_Exercise details_
Reply with nothing except the number of lines that contain the word "part".

_Stored data_
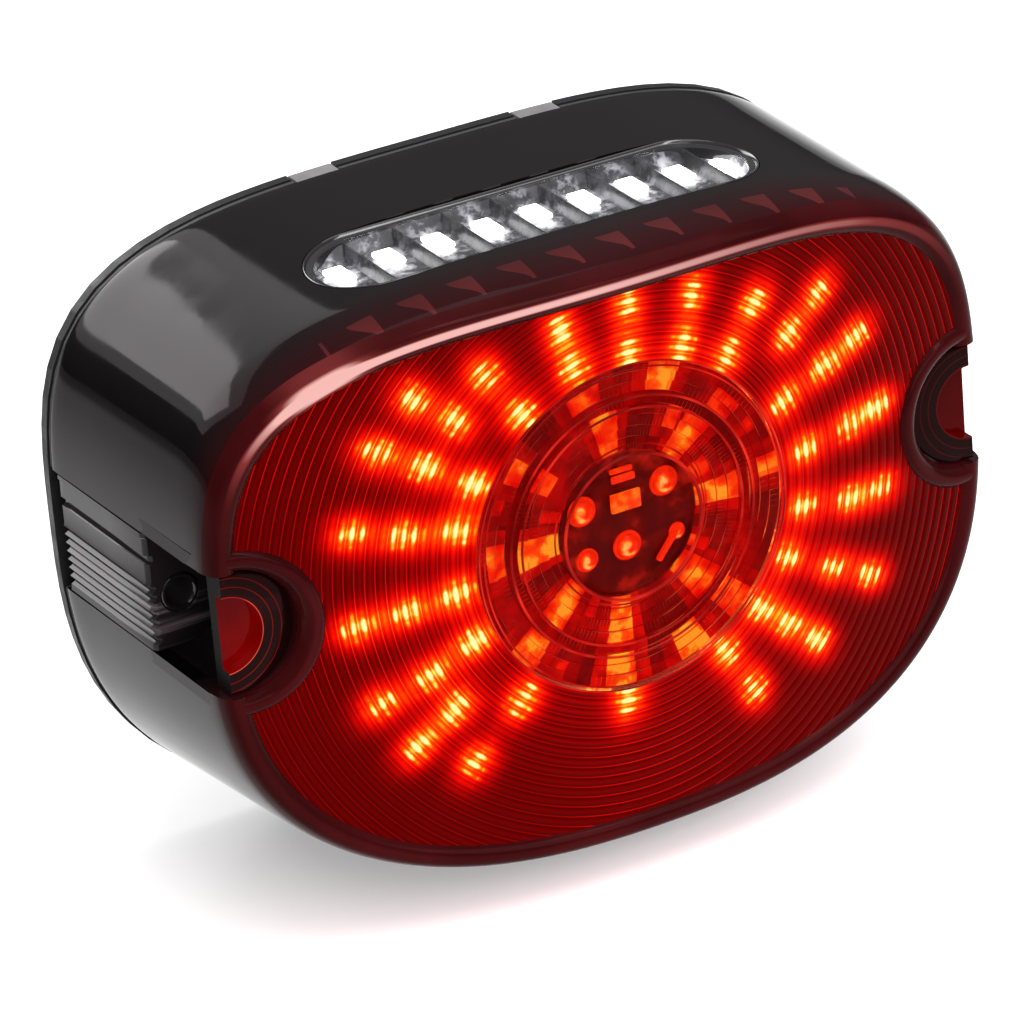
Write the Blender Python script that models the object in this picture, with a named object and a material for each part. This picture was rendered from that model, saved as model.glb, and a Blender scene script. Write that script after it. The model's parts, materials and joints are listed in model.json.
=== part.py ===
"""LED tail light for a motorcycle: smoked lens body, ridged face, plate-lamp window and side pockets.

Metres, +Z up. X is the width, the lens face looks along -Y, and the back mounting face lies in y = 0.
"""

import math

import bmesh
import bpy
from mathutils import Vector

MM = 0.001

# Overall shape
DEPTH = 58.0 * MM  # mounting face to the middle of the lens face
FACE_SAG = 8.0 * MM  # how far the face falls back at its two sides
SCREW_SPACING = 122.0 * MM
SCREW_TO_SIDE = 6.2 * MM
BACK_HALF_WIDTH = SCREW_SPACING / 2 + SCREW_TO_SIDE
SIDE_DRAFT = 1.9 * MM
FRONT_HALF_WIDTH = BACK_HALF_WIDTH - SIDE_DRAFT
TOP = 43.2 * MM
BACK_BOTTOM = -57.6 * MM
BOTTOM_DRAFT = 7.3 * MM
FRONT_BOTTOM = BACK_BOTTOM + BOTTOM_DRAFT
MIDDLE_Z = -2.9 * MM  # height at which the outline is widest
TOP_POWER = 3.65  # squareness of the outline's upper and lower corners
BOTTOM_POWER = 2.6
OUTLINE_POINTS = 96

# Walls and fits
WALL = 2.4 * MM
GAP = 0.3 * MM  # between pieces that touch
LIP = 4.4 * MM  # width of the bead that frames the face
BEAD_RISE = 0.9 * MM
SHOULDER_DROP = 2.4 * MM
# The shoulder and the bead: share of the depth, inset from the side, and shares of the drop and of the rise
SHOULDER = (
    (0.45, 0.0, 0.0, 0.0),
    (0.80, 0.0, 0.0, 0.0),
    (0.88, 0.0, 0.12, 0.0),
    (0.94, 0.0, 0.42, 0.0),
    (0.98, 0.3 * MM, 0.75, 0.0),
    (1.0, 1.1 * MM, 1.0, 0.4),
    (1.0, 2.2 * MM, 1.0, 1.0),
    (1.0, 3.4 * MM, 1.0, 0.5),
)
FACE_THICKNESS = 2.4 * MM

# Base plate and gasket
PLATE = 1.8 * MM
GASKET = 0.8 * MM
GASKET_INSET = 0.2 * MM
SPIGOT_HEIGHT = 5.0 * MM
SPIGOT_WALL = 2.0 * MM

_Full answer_
2